Multifactor Kinetics of Phosphate Reactions with Minerals in Acidic Soils: I. Modeling and Simulation

A mathematical model was developed to simulate phosphate reactions with minerals in acidic soils. Phosphate in solution was assumed to react with kaolinite, gibbsite, and goethite simultaneously. Each reaction had a two‐step sorption mechanism, i.e., mineral + solution P ⇄ labile P ⇄ nonlabile P, where labile and nonlabile forms are defined as isotopically exchangeable and nonexchangeable, respectively. The first step of the sorption mechanism followed the kinetic version of the Langmuir adsorption isotherm and was a second‐order reaction in nature.
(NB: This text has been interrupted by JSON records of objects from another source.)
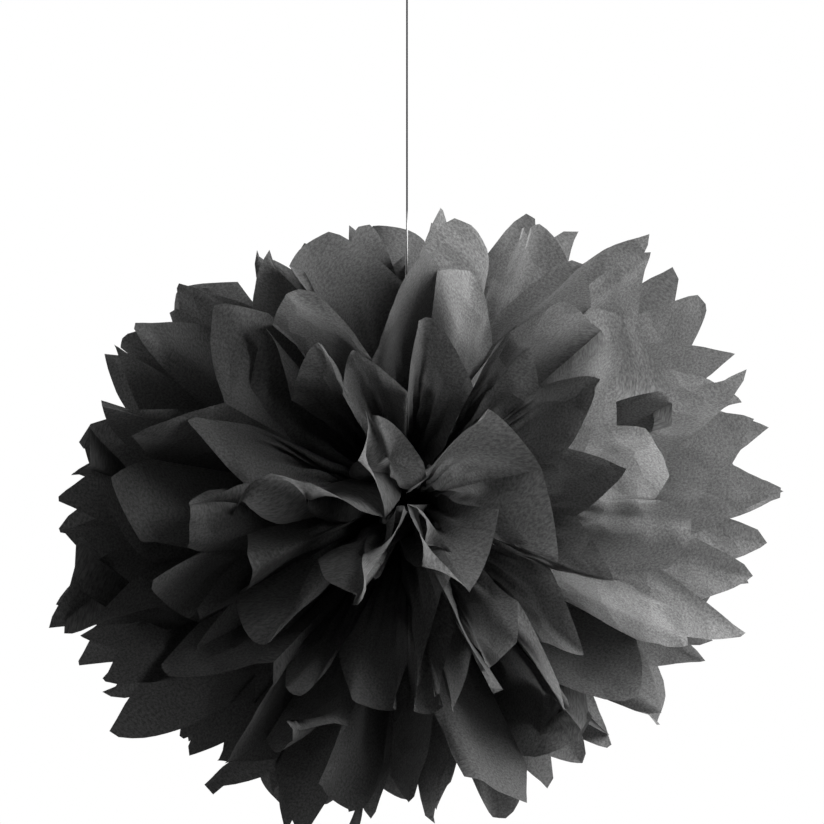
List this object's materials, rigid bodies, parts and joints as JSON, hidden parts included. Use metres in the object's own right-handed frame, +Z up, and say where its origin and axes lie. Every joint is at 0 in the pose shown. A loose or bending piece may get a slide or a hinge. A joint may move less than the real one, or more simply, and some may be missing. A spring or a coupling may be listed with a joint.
{
  "type": "tissue paper pom pom",
  "caption": "Round hanging pom pom of pleated black tissue paper sheets tied at the middle, with a thread and loop to hang it from.",
  "frame": {"origin": "centre of the tie, where the stack of sheets is wired and the thread starts", "axes": "+Z up along the thread, -Y to the front bud, X along the strips of the pleated stack, from the tips of one fan to the tips of the other"},
  "size_m": [0.5081, 0.4138, 0.5986],
  "materials": {
    "black_tissue": "thin, slightly translucent black tissue paper with fine wrinkles, matt with a faint sheen",
    "black_thread": "matt twisted black thread",
    "steel_wire": "plain florist's wire"
  },
  "bodies": {
    "root": {"sheet_front_1": "black_tissue", "sheet_front_2": "black_tissue", "sheet_front_3": "black_tissue", "sheet_front_4": "black_tissue", "sheet_front_5": "black_tissue", "sheet_front_6": "black_tissue", "sheet_back_1": "black_tissue", "sheet_back_2": "black_tissue", "sheet_back_3": "black_tissue", "sheet_back_4": "black_tissue", "sheet_back_5": "black_tissue", "sheet_back_6": "black_tissue", "binding_wire": "steel_wire", "hanging_thread": "black_thread", "thread_knot": "black_thread", "hanging_loop": "black_thread"}
  },
  "joints": []
}
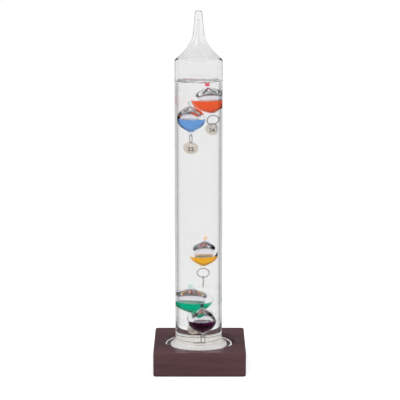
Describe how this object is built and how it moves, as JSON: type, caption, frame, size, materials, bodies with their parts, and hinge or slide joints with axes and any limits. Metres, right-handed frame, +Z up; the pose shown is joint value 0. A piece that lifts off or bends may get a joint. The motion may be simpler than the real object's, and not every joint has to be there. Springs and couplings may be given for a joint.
{
  "type": "galileo thermometer",
  "caption": "Galileo thermometer: sealed glass tube of clear liquid with colour-filled glass floats and hanging metal tags, standing in a square dark wooden base.",
  "frame": {"origin": "middle of the underside of the wooden base", "axes": "+Z up along the tube; -Y towards the front, the side the picture was taken from; +X to the right seen from the front"},
  "size_m": [0.075, 0.075, 0.292],
  "materials": {
    "dark_wood": "stained and satin lacquered, grain along the front",
    "clear_glass": "clear blown and pressed glass, fire polished",
    "clear_liquid": "clear colourless liquid",
    "red_liquid": "clear liquid with a red-orange tint",
    "blue_liquid": "clear liquid with a blue tint",
    "yellow_liquid": "clear liquid with an amber tint",
    "green_liquid": "clear liquid with a green tint",
    "purple_liquid": "clear liquid with a dark purple tint",
    "red_drop": "clear pink-red drop",
    "blue_drop": "clear pale blue-green drop",
    "yellow_drop": "clear orange drop",
    "green_drop": "clear pale green drop",
    "purple_drop": "clear dull purple drop",
    "ring_wire": "drawn wire, slightly dull",
    "tag_metal": "thin stamped sheet, finely brushed"
  },
  "bodies": {
    "base": {"wooden_base": "dark_wood"},
    "tube": {"glass_tube": "clear_glass", "clear_liquid": "clear_liquid"},
    "red_float": {"red_bulb": "clear_glass", "red_filling": "red_liquid", "red_sealing_drop": "red_drop"},
    "red_link": {"red_wire_ring": "ring_wire"},
    "red_pendant": {"red_tag": "tag_metal"},
    "blue_float": {"blue_bulb": "clear_glass", "blue_filling": "blue_liquid", "blue_sealing_drop": "blue_drop"},
    "blue_link": {"blue_wire_ring": "ring_wire"},
    "blue_pendant": {"blue_tag": "tag_metal"},
    "yellow_float": {"yellow_bulb": "clear_glass", "yellow_filling": "yellow_liquid", "yellow_sealing_drop": "yellow_drop"},
    "yellow_link": {"yellow_wire_ring": "ring_wire"},
    "yellow_pendant": {"yellow_tag": "tag_metal"},
    "green_float": {"green_bulb": "clear_glass", "green_filling": "green_liquid", "green_sealing_drop": "green_drop"},
    "green_link": {"green_wire_ring": "ring_wire"},
    "green_pendant": {"green_tag": "tag_metal"},
    "purple_float": {"purple_bulb": "clear_glass", "purple_filling": "purple_liquid", "purple_sealing_drop": "purple_drop"},
    "purple_link": {"purple_wire_ring": "ring_wire"},
    "purple_pendant": {"purple_tag": "tag_metal"}
  },
  "joints": [
    {"name": "tube_lift", "type": "slide", "parent": "base", "child": "tube", "axis": [0, 0, 1], "range_m": [0, 0.045]},
    {"name": "red_rise", "type": "slide", "parent": "tube", "child": "red_float", "axis": [0, 0, 1], "range_m": [-0.0009, 0.004], "stiffness_N_per_m": 0.5, "springref_m": 0.0744, "deforming": ["clear_liquid"]},
    {"name": "red_ring_swing", "type": "hinge", "parent": "red_float", "child": "red_link", "pos_m": [0.00624, 0.00419, 0.20807], "axis": [0.6428, 0.766, 0], "range_deg": [-20, 20]},
    {"name": "red_tag_swing", "type": "hinge", "parent": "red_link", "child": "red_pendant", "pos_m": [0.00624, 0.00419, 0.20027], "axis": [0.6428, 0.766, 0], "range_deg": [-35, 35]},
    {"name": "blue_rise", "type": "slide", "parent": "tube", "child": "blue_float", "axis": [0, 0, 1], "range_m": [-0.066, 0.0009], "stiffness_N_per_m": 0.5, "springref_m": 0.0744, "deforming": ["clear_liquid"]},
    {"name": "blue_ring_swing", "type": "hinge", "parent": "blue_float", "child": "blue_link", "pos_m": [-0.0057, -0.0051, 0.1938], "axis": [0.309, 0.9511, 0], "range_deg": [-20, 20]},
    {"name": "blue_tag_swing", "type": "hinge", "parent": "blue_link", "child": "blue_pendant", "pos_m": [-0.0057, -0.0051, 0.186], "axis": [0.309, 0.9511, 0], "range_deg": [-35, 35]},
    {"name": "yellow_rise", "type": "slide", "parent": "tube", "child": "yellow_float", "axis": [0, 0, 1], "range_m": [-0.0095, 0.066], "stiffness_N_per_m": 0.5, "springref_m": 0.06255, "deforming": ["clear_liquid"]},
    {"name": "yellow_ring_swing", "type": "hinge", "parent": "yellow_float", "child": "yellow_link", "pos_m": [0.00204, -0.00399, 0.08313], "axis": [1, 0, 0], "range_deg": [-20, 20]},
    {"name": "yellow_tag_swing", "type": "hinge", "parent": "yellow_link", "child": "yellow_pendant", "pos_m": [0.00204, -0.00399, 0.07533], "axis": [1, 0, 0], "range_deg": [-35, 35]},
    {"name": "green_rise", "type": "slide", "parent": "tube", "child": "green_float", "axis": [0, 0, 1], "range_m": [-0.0009, 0.0095], "deforming": ["clear_liquid"]},
    {"name": "green_ring_swing", "type": "hinge", "parent": "green_float", "child": "green_link", "pos_m": [-0.00299, 0.0066, 0.04134], "axis": [0.7071, -0.7071, 0], "range_deg": [-12, 20]},
    {"name": "green_tag_swing", "type": "hinge", "parent": "green_link", "child": "green_pendant", "pos_m": [-0.00299, 0.0066, 0.03354], "axis": [0.7071, -0.7071, 0], "range_deg": [-35, 35]},
    {"name": "purple_rise", "type": "slide", "parent": "tube", "child": "purple_float", "axis": [0, 0, 1], "range_m": [0, 0.0009], "deforming": ["clear_liquid"]},
    {"name": "purple_ring_swing", "type": "hinge", "parent": "purple_float", "child": "purple_link", "pos_m": [0.00206, -0.00619, 0.0267], "axis": [-0.4179, 0.9085, 0], "range_deg": [-5, 5]},
    {"name": "purple_tag_swing", "type": "hinge", "parent": "purple_link", "child": "purple_pendant", "pos_m": [0.00133, -0.00462, 0.01974], "axis": [-0.1879, 0.4085, 0.8932], "range_deg": [-15, 15]}
  ]
}
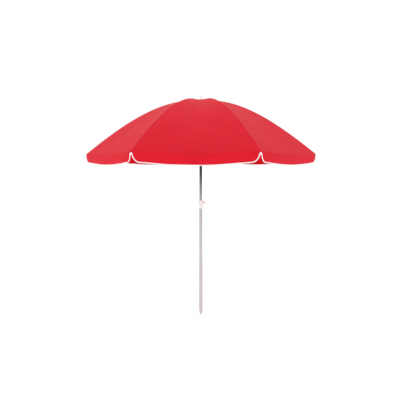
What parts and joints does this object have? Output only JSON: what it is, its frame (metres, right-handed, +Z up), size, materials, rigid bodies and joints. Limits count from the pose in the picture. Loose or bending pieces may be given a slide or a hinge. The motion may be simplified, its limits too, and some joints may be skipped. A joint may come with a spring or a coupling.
{
  "type": "beach umbrella",
  "caption": "Folding beach umbrella with a domed fabric canopy, slit valance, ribs with struts and a runner, and a two-piece pole with a screw collar.",
  "frame": {"origin": "bottom of the pole, on the pole's axis", "axes": "+Z up along the pole; -Y is the front, where a panel faces the viewer; +X is the side the thumb screw points to"},
  "size_m": [1.6794, 1.6794, 1.888],
  "materials": {
    "canopy_cloth": "matt woven polyester",
    "binding_tape": "matt woven tape",
    "dark_steel": "gloss",
    "light_steel": "satin",
    "rib_steel": "satin",
    "zinc_steel": "satin",
    "brass": "satin",
    "white_plastic": "gloss",
    "grey_plastic": "satin"
  },
  "bodies": {
    "lower_pole_body": {"lower_pole": "light_steel", "pole_tip": "light_steel", "locking_collar": "white_plastic", "collar_nut": "brass"},
    "clamp_shoe_body": {"clamp_shoe": "white_plastic"},
    "thumb_screw_body": {"screw_stud": "zinc_steel", "screw_knob": "white_plastic"},
    "upper_pole_body": {"upper_pole": "dark_steel", "pole_guide": "white_plastic", "crown_hub": "white_plastic", "crown_pins": "zinc_steel", "top_spindle": "zinc_steel", "top_washer": "white_plastic", "finial": "white_plastic"},
    "runner_body": {"runner": "white_plastic", "runner_bush": "grey_plastic"},
    "rib_1_body": {"rib_1": "rib_steel", "rib_tip_1": "white_plastic", "rib_bracket_1": "grey_plastic", "canopy_gore_1": "canopy_cloth", "valance_binding_1": "binding_tape"},
    "strut_1_body": {"strut_1": "rib_steel"},
    "rib_2_body": {"rib_2": "rib_steel", "rib_tip_2": "white_plastic", "rib_bracket_2": "grey_plastic", "canopy_gore_2": "canopy_cloth", "valance_binding_2": "binding_tape"},
    "strut_2_body": {"strut_2": "rib_steel"},
    "rib_3_body": {"rib_3": "rib_steel", "rib_tip_3": "white_plastic", "rib_bracket_3": "grey_plastic", "canopy_gore_3": "canopy_cloth", "valance_binding_3": "binding_tape"},
    "strut_3_body": {"strut_3": "rib_steel"},
    "rib_4_body": {"rib_4": "rib_steel", "rib_tip_4": "white_plastic", "rib_bracket_4": "grey_plastic", "canopy_gore_4": "canopy_cloth", "valance_binding_4": "binding_tape"},
    "strut_4_body": {"strut_4": "rib_steel"},
    "rib_5_body": {"rib_5": "rib_steel", "rib_tip_5": "white_plastic", "rib_bracket_5": "grey_plastic", "canopy_gore_5": "canopy_cloth", "valance_binding_5": "binding_tape"},
    "strut_5_body": {"strut_5": "rib_steel"},
    "rib_6_body": {"rib_6": "rib_steel", "rib_tip_6": "white_plastic", "rib_bracket_6": "grey_plastic", "canopy_gore_6": "canopy_cloth", "valance_binding_6": "binding_tape"},
    "strut_6_body": {"strut_6": "rib_steel"},
    "rib_7_body": {"rib_7": "rib_steel", "rib_tip_7": "white_plastic", "rib_bracket_7": "grey_plastic", "canopy_gore_7": "canopy_cloth", "valance_binding_7": "binding_tape"},
    "strut_7_body": {"strut_7": "rib_steel"},
    "rib_8_body": {"rib_8": "rib_steel", "rib_tip_8": "white_plastic", "rib_bracket_8": "grey_plastic", "canopy_gore_8": "canopy_cloth", "valance_binding_8": "binding_tape"},
    "strut_8_body": {"strut_8": "rib_steel"}
  },
  "joints": [
    {"name": "pole_slide", "type": "slide", "parent": "lower_pole_body", "child": "upper_pole_body", "axis": [0, 0, 1], "range_m": [-0.1, 0.25]},
    {"name": "shoe_slide", "type": "slide", "parent": "lower_pole_body", "child": "clamp_shoe_body", "axis": [1, 0, 0], "range_m": [0, 0.0022]},
    {"name": "thumb_screw", "type": "hinge", "parent": "clamp_shoe_body", "child": "thumb_screw_body", "pos_m": [0.03, 0, 0.96], "axis": [1, 0, 0], "range_deg": [0, 540]},
    {"name": "rib_fold_1", "type": "hinge", "parent": "upper_pole_body", "child": "rib_1_body", "pos_m": [0.02033, 0.00842, 1.82874], "axis": [-0.3827, 0.9239, 0], "range_deg": [0, 60], "deforming": ["canopy_gore_1", "valance_binding_1"]},
    {"name": "strut_fold_1", "type": "hinge", "parent": "rib_1_body", "child": "strut_1_body", "pos_m": [0.32796, 0.13584, 1.73851], "axis": [-0.3827, 0.9239, 0], "range_deg": [-120, 0]},
    {"name": "rib_fold_2", "type": "hinge", "parent": "upper_pole_body", "child": "rib_2_body", "pos_m": [0.00842, 0.02033, 1.82874], "axis": [-0.9239, 0.3827, 0], "range_deg": [0, 60], "deforming": ["canopy_gore_2", "valance_binding_2"]},
    {"name": "strut_fold_2", "type": "hinge", "parent": "rib_2_body", "child": "strut_2_body", "pos_m": [0.13584, 0.32796, 1.73851], "axis": [-0.9239, 0.3827, 0], "range_deg": [-120, 0]},
    {"name": "rib_fold_3", "type": "hinge", "parent": "upper_pole_body", "child": "rib_3_body", "pos_m": [-0.00842, 0.02033, 1.82874], "axis": [-0.9239, -0.3827, 0], "range_deg": [0, 60], "deforming": ["canopy_gore_3", "valance_binding_3"]},
    {"name": "strut_fold_3", "type": "hinge", "parent": "rib_3_body", "child": "strut_3_body", "pos_m": [-0.13584, 0.32796, 1.73851], "axis": [-0.9239, -0.3827, 0], "range_deg": [-120, 0]},
    {"name": "rib_fold_4", "type": "hinge", "parent": "upper_pole_body", "child": "rib_4_body", "pos_m": [-0.02033, 0.00842, 1.82874], "axis": [-0.3827, -0.9239, 0], "range_deg": [0, 60], "deforming": ["canopy_gore_4", "valance_binding_4"]},
    {"name": "strut_fold_4", "type": "hinge", "parent": "rib_4_body", "child": "strut_4_body", "pos_m": [-0.32796, 0.13584, 1.73851], "axis": [-0.3827, -0.9239, 0], "range_deg": [-120, 0]},
    {"name": "rib_fold_5", "type": "hinge", "parent": "upper_pole_body", "child": "rib_5_body", "pos_m": [-0.02033, -0.00842, 1.82874], "axis": [0.3827, -0.9239, 0], "range_deg": [0, 60], "deforming": ["canopy_gore_5", "valance_binding_5"]},
    {"name": "strut_fold_5", "type": "hinge", "parent": "rib_5_body", "child": "strut_5_body", "pos_m": [-0.32796, -0.13584, 1.73851], "axis": [0.3827, -0.9239, 0], "range_deg": [-120, 0]},
    {"name": "rib_fold_6", "type": "hinge", "parent": "upper_pole_body", "child": "rib_6_body", "pos_m": [-0.00842, -0.02033, 1.82874], "axis": [0.9239, -0.3827, 0], "range_deg": [0, 60], "deforming": ["canopy_gore_6", "valance_binding_6"]},
    {"name": "strut_fold_6", "type": "hinge", "parent": "rib_6_body", "child": "strut_6_body", "pos_m": [-0.13584, -0.32796, 1.73851], "axis": [0.9239, -0.3827, 0], "range_deg": [-120, 0]},
    {"name": "rib_fold_7", "type": "hinge", "parent": "upper_pole_body", "child": "rib_7_body", "pos_m": [0.00842, -0.02033, 1.82874], "axis": [0.9239, 0.3827, 0], "range_deg": [0, 60], "deforming": ["canopy_gore_7", "valance_binding_7"]},
    {"name": "strut_fold_7", "type": "hinge", "parent": "rib_7_body", "child": "strut_7_body", "pos_m": [0.13584, -0.32796, 1.73851], "axis": [0.9239, 0.3827, 0], "range_deg": [-120, 0]},
    {"name": "rib_fold_8", "type": "hinge", "parent": "upper_pole_body", "child": "rib_8_body", "pos_m": [0.02033, -0.00842, 1.82874], "axis": [0.3827, 0.9239, 0], "range_deg": [0, 60], "deforming": ["canopy_gore_8", "valance_binding_8"]},
    {"name": "strut_fold_8", "type": "hinge", "parent": "rib_8_body", "child": "strut_8_body", "pos_m": [0.32796, -0.13584, 1.73851], "axis": [0.3827, 0.9239, 0], "range_deg": [-120, 0]},
    {"name": "runner_slide", "type": "slide", "parent": "upper_pole_body", "child": "runner_body", "axis": [0, 0, -1], "range_m": [0, 0.48652]}
  ],
  "couplings": [
    {"joint": "shoe_slide", "follows": "thumb_screw", "m_per_rad": 0.00019894},
    {"joint": "strut_fold_1", "follows": "rib_fold_1", "ratio": -2},
    {"joint": "rib_fold_2", "follows": "rib_fold_1", "ratio": 1},
    {"joint": "strut_fold_2", "follows": "rib_fold_1", "ratio": -2},
    {"joint": "rib_fold_3", "follows": "rib_fold_1", "ratio": 1},
    {"joint": "strut_fold_3", "follows": "rib_fold_1", "ratio": -2},
    {"joint": "rib_fold_4", "follows": "rib_fold_1", "ratio": 1},
    {"joint": "strut_fold_4", "follows": "rib_fold_1", "ratio": -2},
    {"joint": "rib_fold_5", "follows": "rib_fold_1", "ratio": 1},
    {"joint": "strut_fold_5", "follows": "rib_fold_1", "ratio": -2},
    {"joint": "rib_fold_6", "follows": "rib_fold_1", "ratio": 1},
    {"joint": "strut_fold_6", "follows": "rib_fold_1", "ratio": -2},
    {"joint": "rib_fold_7", "follows": "rib_fold_1", "ratio": 1},
    {"joint": "strut_fold_7", "follows": "rib_fold_1", "ratio": -2},
    {"joint": "rib_fold_8", "follows": "rib_fold_1", "ratio": 1},
    {"joint": "strut_fold_8", "follows": "rib_fold_1", "ratio": -2},
    {"joint": "runner_slide", "follows": "rib_fold_1", "m_per_rad": 0.46459}
  ]
}
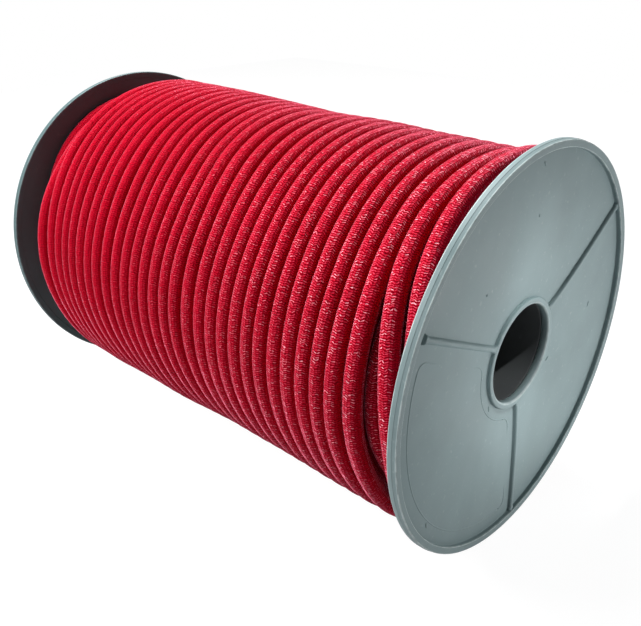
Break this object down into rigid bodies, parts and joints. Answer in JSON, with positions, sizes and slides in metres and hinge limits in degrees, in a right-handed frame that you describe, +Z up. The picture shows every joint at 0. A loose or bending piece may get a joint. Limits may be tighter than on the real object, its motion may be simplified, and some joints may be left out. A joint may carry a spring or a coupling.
{
  "type": "spool of shock cord",
  "caption": "Braided elastic shock cord wound full on a moulded plastic spool with two ribbed, lipped flanges and a through bore for a spindle.",
  "frame": {"origin": "on the ground under the middle of the spool, which lies on the rims of both flanges", "axes": "+X along the spool's axis towards the near flange, +Z up, +Y level across the spool"},
  "size_m": [0.282, 0.1848, 0.1847],
  "materials": {
    "spool_plastic": "grey moulded plastic, satin, faintly dished and scuffed",
    "cord_sheath": "crimson braided sheath with a fine pale speckle",
    "cord_rubber": "bundle of pale rubber strands, cut square"
  },
  "bodies": {
    "root": {"near_flange": "spool_plastic", "far_flange": "spool_plastic", "core_tube": "spool_plastic", "cord_inner_layers": "cord_sheath", "cord_outer_layer": "cord_sheath", "rubber_core_end": "cord_rubber"}
  },
  "joints": []
}
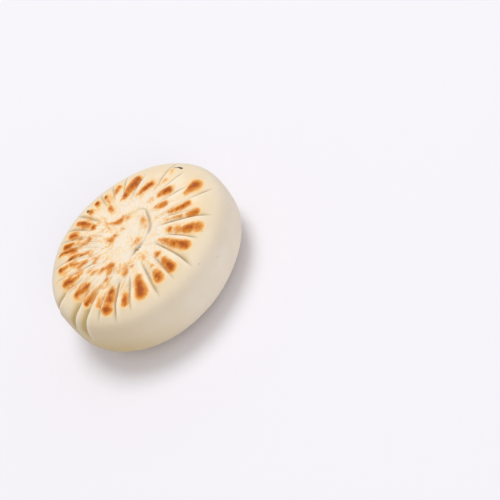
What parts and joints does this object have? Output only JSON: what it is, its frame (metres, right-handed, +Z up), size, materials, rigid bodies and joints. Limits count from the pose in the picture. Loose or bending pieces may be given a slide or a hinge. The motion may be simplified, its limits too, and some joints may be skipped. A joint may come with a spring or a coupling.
{
  "type": "stuffed flatbread",
  "caption": "Thick round stuffed flatbread with a pan-browned, pleated top, a smooth pale side and a flat underside.",
  "frame": {"origin": "middle of the bounding box's floor, on the flat underside", "axes": "+Z up out of the browned, pleated face; -Y towards the viewer of the picture"},
  "size_m": [0.1002, 0.1002, 0.0353],
  "materials": {
    "baked_dough": "soft matt cream dough, browned by the pan on its pleats and underside"
  },
  "bodies": {
    "root": {"bread": "baked_dough"}
  },
  "joints": []
}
The second step of the sorption mechanism was a linear reversible kinetic equation. Seven ordinary differential equations describing the system were solved by numerical methods. The model effectively simulated the trend of phosphate reactions with soil minerals. Using the model to study the adsorption isotherm, we found that the Langmuir plot, i.e., concentration/adsorption vs. concentration, was linear when minerals had relatively homogeneous adsorption rates (or adsorption energies) and was nonlinear for widely differing rates, implying that a homogeneous surface provides a sufficient condition but not a necessary condition for a linear Langmuir plot. Simulation and analysis of a two‐surface Langmuir equation supported this finding.